** What you have to do **
Select the lines that contain "bending" and copy each of them.

** Supplied records **
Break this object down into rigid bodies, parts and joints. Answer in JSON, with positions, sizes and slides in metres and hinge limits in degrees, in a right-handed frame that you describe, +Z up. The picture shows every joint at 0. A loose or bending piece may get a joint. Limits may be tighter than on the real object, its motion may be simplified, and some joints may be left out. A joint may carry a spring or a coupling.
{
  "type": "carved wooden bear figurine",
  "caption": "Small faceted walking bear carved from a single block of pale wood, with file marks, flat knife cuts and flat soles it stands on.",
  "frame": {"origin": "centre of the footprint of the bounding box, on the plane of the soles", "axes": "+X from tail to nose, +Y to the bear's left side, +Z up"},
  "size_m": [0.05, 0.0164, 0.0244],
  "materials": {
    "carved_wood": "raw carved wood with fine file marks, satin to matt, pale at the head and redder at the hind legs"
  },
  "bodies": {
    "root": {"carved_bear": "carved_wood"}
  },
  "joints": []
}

==

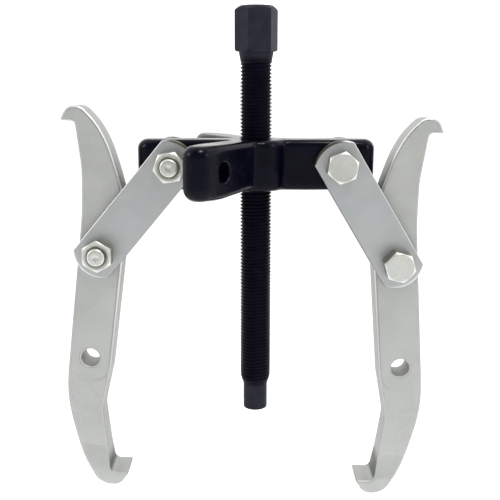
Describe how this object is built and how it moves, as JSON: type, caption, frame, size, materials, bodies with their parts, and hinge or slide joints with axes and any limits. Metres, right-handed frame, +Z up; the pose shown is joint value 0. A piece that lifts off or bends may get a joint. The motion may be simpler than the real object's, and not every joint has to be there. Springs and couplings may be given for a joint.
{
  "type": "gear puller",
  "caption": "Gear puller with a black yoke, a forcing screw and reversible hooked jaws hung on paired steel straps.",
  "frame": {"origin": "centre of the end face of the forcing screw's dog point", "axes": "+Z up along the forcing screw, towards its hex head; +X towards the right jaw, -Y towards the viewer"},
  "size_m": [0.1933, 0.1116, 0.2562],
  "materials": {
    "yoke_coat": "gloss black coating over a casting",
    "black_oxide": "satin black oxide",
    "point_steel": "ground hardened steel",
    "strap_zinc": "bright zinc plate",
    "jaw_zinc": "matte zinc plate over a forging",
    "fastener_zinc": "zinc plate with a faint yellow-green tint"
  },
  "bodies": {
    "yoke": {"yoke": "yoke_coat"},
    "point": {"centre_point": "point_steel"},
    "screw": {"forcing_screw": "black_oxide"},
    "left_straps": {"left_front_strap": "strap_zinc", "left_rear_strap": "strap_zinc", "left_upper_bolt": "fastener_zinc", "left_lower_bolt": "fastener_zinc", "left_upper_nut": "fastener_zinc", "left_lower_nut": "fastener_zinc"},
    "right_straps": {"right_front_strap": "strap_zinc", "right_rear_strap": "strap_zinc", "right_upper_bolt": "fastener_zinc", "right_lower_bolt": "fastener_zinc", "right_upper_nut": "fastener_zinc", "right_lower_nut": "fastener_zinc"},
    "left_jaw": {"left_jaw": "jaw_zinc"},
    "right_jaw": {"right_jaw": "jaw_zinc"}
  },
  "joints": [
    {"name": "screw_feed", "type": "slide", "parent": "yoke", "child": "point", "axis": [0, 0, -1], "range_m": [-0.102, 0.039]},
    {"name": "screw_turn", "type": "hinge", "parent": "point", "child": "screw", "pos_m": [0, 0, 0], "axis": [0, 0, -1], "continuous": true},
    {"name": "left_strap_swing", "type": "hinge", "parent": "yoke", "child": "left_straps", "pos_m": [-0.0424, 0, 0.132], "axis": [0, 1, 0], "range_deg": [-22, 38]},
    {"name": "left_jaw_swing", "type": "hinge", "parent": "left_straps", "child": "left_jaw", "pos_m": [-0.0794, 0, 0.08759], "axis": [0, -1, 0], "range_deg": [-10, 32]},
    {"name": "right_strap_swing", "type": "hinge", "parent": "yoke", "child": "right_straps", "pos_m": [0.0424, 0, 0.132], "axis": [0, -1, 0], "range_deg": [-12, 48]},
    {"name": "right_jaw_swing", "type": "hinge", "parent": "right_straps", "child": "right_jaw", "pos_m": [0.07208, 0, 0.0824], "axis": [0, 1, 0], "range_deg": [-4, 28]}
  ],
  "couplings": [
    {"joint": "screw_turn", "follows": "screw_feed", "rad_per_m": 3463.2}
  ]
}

--

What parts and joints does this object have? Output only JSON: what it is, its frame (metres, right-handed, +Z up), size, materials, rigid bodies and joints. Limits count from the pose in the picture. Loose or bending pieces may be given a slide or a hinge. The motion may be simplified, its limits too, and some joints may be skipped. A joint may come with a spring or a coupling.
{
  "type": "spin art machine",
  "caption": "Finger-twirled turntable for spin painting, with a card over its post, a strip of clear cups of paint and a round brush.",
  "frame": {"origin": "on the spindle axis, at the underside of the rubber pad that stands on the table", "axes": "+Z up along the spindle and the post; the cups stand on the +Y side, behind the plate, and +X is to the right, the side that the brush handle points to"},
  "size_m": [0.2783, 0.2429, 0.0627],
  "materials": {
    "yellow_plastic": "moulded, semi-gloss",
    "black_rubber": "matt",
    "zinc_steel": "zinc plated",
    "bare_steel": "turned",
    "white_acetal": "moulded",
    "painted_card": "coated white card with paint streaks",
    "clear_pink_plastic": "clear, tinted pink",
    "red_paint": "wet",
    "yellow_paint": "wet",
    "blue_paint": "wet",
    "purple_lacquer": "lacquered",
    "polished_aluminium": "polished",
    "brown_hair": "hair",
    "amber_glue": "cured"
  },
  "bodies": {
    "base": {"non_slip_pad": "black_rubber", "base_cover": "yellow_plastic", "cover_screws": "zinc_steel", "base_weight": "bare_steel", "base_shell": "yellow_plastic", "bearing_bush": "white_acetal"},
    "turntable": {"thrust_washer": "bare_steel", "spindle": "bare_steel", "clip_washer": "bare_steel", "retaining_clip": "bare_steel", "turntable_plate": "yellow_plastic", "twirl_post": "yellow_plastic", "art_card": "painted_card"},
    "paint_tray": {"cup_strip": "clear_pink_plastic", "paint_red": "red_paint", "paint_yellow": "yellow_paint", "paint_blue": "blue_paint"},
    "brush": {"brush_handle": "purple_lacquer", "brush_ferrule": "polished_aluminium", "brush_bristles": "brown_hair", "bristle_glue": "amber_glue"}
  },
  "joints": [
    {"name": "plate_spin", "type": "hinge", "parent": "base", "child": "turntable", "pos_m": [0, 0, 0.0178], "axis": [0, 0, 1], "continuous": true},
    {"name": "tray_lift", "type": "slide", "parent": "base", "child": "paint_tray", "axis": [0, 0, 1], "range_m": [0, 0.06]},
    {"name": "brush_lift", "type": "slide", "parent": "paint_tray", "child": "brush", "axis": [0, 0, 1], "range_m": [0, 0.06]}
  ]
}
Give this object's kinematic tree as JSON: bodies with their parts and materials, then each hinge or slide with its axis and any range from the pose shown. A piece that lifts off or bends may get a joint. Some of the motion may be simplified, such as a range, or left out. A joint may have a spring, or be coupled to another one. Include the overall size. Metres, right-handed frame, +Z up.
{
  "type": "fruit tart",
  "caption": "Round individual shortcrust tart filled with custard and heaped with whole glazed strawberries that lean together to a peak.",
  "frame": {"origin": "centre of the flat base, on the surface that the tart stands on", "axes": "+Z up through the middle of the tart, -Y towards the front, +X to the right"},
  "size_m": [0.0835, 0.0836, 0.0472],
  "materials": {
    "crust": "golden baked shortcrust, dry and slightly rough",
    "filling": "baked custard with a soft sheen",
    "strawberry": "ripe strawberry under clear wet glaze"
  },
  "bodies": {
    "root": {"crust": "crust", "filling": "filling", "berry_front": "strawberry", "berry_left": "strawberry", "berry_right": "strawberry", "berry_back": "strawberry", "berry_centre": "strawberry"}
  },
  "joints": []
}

** Task response **
Break this object down into rigid bodies, parts and joints. Answer in JSON, with positions, sizes and slides in metres and hinge limits in degrees, in a right-handed frame that you describe, +Z up. The picture shows every joint at 0. A loose or bending piece may get a joint. Limits may be tighter than on the real object, its motion may be simplified, and some joints may be left out. A joint may carry a spring or a coupling.
What parts and joints does this object have? Output only JSON: what it is, its frame (metres, right-handed, +Z up), size, materials, rigid bodies and joints. Limits count from the pose in the picture. Loose or bending pieces may be given a slide or a hinge. The motion may be simplified, its limits too, and some joints may be skipped. A joint may come with a spring or a coupling.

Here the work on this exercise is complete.